在此期间,中央成立反腐败及追逃追赃协调领导小组,各省市组建“追逃办”,纪检监察、组织人事、公检法司、外交、税务、财政等部门以及驻外使领馆齐心协力,首次攥紧缉拿外逃贪官的拳头,既缉拿外逃贪官,又扎紧防逃篱笆,追逃追赃工作机制和预防机制相继建立,全国范围内“不敢逃”的氛围日渐形成,“不能逃”的机制逐步完善。
外交是内政的延续,国际追逃追赃是国内高压反腐的必然延伸。追逃追赃从来就不是单纯的国际刑事合作,也是基于国家间重大反腐斗争而开展的政治合作。此前多年,美国、加拿大、澳大利亚等西方国家,一直是中国外逃贪官的“避罪天堂”,中国从这些国家追逃追赃收效不大。经过持续的外交努力,中国与西方国家的追逃追赃合作不断取得进展。以“红通令”头名贪官杨秀珠为例,她从中国香港出境,先后向新加坡、法国、意大利等国提出“避难申请”,都被以各种理由拒绝,最后流窜美国,也处于被“监视居住”状态,直至被劝返回国投案自首。
正在热播的反腐电视剧《人民的名义》中,京州市副市长丁义珍逃往美国后处境十分悲惨,丁的故事较多来源于杨秀珠等外逃贪官的真实经历。应该说,中美开启有限追逃追赃合作,对中国追逃追赃起到了明显的“撬杠作用”,一些长期习惯于仿效美国的中小国家,后来为配合中国追逃追赃作出了切实的努力。
国家间引渡条约是追逃追赃最便捷的通行证。十八大之前,中外引渡条约签约国数量长期难有突破,十八大后中外缔结引渡条约驶上快车道。截至上月底,中国共与48个国家签署引渡条约,与美国、加拿大等国的引渡商谈也已启动。全球另有60多个国家虽然未与中国签署引渡条约,但都与中国就追逃追赃开展专项引渡合作且成效显著。

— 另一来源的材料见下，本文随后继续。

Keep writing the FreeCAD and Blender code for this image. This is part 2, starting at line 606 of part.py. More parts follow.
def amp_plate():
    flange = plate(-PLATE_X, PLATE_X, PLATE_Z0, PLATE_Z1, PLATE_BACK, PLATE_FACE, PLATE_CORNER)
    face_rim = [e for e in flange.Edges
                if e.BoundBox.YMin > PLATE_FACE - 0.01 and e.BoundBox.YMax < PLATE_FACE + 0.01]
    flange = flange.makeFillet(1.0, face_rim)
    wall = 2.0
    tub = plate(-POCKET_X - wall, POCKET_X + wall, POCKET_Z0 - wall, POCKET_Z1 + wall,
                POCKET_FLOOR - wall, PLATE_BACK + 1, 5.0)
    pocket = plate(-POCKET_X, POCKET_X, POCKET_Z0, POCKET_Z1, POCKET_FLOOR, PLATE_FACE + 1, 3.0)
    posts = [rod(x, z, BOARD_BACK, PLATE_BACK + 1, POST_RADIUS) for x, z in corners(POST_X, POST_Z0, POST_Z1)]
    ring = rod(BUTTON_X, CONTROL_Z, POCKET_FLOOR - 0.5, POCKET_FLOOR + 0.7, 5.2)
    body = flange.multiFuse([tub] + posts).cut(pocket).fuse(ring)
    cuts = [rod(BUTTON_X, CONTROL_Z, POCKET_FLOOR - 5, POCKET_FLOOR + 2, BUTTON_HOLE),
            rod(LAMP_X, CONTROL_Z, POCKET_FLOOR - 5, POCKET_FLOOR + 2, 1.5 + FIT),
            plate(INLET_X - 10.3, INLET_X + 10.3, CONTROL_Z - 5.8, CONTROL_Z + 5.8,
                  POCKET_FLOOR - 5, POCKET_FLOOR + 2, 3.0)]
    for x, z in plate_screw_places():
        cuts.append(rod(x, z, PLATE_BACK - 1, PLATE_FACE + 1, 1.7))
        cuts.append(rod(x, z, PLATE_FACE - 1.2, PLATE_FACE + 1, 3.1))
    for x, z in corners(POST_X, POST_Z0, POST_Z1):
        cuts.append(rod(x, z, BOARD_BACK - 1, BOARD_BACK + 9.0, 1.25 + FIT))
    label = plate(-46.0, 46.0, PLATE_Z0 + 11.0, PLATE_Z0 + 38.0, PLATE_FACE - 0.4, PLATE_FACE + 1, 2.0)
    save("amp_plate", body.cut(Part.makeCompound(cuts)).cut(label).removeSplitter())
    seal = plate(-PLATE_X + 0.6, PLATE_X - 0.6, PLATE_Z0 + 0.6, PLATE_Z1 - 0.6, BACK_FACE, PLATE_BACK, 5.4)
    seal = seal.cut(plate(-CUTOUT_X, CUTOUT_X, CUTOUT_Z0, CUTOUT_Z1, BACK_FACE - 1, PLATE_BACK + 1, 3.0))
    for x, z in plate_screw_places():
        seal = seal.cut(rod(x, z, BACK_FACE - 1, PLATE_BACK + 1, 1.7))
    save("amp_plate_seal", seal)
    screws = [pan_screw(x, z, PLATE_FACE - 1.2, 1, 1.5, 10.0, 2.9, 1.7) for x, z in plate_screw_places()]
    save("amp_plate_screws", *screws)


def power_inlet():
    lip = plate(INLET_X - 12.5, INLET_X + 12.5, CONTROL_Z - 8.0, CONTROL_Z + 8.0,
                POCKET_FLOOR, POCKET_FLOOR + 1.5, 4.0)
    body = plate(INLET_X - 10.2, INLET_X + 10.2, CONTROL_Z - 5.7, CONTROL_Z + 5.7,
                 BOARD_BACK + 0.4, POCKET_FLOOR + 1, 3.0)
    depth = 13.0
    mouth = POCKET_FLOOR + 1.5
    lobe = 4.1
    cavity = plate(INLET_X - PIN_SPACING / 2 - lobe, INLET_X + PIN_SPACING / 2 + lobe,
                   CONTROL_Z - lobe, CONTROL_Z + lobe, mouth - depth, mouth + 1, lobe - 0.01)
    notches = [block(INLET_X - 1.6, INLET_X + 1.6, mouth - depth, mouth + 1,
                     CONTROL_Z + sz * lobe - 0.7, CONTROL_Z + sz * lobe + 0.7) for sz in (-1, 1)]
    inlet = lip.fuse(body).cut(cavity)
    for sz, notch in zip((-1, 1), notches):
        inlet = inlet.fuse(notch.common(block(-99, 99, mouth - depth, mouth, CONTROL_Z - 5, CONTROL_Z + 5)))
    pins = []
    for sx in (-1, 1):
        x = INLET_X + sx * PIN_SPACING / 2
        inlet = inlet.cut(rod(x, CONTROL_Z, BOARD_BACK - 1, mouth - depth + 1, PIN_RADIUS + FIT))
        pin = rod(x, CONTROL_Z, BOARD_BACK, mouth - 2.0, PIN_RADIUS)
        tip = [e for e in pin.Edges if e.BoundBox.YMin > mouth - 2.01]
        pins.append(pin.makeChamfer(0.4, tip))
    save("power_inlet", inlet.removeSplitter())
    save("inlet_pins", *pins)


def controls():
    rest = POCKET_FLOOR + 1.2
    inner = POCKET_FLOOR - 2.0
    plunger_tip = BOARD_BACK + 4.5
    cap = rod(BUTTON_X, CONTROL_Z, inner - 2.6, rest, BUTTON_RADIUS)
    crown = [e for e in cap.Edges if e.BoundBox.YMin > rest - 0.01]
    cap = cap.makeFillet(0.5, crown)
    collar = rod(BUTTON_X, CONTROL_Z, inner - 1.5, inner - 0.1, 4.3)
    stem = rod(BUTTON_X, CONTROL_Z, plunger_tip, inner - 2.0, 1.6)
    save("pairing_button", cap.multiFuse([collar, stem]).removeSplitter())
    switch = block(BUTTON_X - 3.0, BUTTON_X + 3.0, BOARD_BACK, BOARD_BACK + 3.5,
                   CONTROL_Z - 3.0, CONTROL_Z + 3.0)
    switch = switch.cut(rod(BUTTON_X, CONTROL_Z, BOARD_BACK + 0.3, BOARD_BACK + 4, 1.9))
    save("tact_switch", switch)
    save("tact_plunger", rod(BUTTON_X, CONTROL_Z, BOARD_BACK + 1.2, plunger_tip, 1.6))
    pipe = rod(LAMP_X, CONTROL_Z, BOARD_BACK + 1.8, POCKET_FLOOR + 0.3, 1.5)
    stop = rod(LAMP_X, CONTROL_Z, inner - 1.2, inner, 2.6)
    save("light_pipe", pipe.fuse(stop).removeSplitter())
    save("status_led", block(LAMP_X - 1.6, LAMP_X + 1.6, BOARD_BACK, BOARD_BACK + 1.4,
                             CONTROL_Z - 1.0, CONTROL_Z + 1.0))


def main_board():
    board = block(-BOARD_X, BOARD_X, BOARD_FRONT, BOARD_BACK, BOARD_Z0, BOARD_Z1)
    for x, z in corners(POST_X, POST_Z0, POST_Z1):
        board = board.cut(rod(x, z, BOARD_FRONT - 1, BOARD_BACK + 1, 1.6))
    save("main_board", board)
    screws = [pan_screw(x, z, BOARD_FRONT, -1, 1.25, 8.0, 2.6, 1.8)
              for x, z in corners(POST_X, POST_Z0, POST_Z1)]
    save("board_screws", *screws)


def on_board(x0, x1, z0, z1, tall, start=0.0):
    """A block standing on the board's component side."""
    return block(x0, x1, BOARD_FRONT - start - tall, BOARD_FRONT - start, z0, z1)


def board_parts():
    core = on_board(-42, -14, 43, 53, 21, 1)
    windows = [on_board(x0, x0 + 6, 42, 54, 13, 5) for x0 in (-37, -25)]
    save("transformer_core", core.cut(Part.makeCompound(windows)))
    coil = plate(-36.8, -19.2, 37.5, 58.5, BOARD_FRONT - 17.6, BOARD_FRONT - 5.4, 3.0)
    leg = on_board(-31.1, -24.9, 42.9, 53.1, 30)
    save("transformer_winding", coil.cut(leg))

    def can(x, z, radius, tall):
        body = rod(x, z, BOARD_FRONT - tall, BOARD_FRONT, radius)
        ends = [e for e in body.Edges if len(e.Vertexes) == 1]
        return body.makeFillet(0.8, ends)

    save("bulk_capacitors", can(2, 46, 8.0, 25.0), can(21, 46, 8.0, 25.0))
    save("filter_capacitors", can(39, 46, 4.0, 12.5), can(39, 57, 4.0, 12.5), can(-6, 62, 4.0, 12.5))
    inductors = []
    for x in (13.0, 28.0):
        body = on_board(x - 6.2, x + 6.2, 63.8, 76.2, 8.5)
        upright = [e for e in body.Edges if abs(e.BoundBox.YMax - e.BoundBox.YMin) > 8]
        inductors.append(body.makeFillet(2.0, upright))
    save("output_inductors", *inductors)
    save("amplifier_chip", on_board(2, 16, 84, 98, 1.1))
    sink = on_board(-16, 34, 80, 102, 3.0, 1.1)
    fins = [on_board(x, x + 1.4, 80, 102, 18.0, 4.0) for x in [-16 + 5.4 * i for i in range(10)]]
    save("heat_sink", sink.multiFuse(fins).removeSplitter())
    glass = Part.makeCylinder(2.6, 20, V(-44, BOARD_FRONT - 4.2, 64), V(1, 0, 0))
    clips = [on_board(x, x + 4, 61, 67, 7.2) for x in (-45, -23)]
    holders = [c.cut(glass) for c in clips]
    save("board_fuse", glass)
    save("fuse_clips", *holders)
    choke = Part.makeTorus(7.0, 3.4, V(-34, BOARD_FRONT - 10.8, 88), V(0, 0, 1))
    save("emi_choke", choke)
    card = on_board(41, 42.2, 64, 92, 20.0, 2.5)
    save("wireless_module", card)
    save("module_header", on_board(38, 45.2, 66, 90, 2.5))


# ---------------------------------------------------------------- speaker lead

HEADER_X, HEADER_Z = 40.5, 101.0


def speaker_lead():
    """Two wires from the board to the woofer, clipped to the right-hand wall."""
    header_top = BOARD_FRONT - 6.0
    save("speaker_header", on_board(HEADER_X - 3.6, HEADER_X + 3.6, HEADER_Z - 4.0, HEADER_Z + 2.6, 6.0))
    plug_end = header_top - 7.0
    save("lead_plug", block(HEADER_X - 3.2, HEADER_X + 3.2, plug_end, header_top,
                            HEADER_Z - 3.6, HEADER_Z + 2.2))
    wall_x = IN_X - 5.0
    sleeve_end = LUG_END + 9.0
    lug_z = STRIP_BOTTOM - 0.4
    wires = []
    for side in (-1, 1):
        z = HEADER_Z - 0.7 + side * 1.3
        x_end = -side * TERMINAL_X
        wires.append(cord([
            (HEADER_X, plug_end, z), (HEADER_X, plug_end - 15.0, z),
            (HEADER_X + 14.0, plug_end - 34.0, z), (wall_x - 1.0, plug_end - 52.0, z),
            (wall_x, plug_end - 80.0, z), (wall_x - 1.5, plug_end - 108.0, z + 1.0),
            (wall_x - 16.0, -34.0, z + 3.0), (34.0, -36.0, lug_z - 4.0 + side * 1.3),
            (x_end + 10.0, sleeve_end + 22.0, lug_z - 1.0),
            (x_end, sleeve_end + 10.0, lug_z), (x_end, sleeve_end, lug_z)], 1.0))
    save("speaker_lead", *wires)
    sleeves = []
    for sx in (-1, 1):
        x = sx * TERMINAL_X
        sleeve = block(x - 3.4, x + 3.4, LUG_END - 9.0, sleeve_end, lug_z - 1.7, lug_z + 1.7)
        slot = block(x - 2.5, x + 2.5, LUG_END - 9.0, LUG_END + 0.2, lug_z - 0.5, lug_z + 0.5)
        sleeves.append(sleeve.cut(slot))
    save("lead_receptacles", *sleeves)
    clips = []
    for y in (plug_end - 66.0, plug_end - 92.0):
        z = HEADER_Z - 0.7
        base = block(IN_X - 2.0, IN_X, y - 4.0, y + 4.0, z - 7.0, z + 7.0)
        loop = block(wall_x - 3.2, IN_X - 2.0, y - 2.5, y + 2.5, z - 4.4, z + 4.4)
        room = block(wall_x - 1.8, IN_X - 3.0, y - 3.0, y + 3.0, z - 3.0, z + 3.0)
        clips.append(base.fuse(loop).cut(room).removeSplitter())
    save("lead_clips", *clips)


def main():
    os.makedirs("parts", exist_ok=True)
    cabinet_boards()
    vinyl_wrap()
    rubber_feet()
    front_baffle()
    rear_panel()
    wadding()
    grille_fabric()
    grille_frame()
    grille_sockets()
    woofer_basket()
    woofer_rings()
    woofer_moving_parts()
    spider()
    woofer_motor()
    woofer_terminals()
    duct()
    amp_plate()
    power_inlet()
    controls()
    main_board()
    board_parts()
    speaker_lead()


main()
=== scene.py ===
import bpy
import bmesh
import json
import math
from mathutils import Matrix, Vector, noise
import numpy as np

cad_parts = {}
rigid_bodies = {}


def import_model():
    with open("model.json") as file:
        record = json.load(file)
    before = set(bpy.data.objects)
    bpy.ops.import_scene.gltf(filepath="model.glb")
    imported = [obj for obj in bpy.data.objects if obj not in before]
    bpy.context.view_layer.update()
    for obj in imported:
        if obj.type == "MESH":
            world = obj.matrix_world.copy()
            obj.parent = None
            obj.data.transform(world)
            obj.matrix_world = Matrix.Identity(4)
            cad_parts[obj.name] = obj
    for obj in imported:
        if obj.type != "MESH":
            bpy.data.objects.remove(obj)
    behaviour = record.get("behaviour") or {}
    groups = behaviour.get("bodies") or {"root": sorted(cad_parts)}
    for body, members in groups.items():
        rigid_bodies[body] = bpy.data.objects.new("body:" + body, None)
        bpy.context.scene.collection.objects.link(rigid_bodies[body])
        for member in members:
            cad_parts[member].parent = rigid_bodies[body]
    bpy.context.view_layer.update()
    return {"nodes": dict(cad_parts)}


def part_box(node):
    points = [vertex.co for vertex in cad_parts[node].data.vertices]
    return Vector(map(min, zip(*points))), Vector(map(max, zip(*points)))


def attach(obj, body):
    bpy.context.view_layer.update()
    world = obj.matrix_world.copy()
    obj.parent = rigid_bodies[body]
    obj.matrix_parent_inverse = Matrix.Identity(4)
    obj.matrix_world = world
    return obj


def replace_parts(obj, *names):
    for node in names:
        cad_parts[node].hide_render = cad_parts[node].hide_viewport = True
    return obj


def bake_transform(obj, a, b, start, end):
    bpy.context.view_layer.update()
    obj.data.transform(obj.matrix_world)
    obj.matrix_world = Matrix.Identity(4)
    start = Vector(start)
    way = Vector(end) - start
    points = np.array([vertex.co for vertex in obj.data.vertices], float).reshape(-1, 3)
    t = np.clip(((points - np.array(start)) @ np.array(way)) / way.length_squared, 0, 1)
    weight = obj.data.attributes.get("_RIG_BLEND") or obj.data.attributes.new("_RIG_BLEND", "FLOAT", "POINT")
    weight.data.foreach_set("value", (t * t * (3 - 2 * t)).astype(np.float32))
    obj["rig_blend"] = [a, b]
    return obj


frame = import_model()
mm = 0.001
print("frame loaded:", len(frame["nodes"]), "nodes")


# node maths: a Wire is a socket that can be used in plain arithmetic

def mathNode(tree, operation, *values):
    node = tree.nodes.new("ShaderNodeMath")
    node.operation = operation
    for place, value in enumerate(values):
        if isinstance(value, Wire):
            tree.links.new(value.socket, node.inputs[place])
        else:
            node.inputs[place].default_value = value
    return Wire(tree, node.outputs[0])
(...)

顺应全球治理大势,中国的追逃追赃工作在机制上、道义上获得了越来越广泛的支持。去年9月召开的杭州G20峰会,一致通过了中国起草并引导G20成员国凝聚共识形成的《二十国集团反腐败追逃追赃高级原则》。去年11月召开的国际刑警组织第85届全体大会上,中国公安部副部长孟宏伟高票当选新一任主席,这是中国加入国际刑警组织以来中国人首次当选主席。如今,恐怕没有哪个国家愿意继续成为中国贪官的“避罪天堂”,选择与中国合作,为中国追逃追赃提供便利和协助,成为越来越多国家顺势而为的适宜之举。
所有这些变化,归根到底缘于中国经济、政治、文化等综合实力不断增强。这些变化仍在继续发生,中国贪官从“不敢逃”到“不能逃”,下一步必然是“无处可逃”。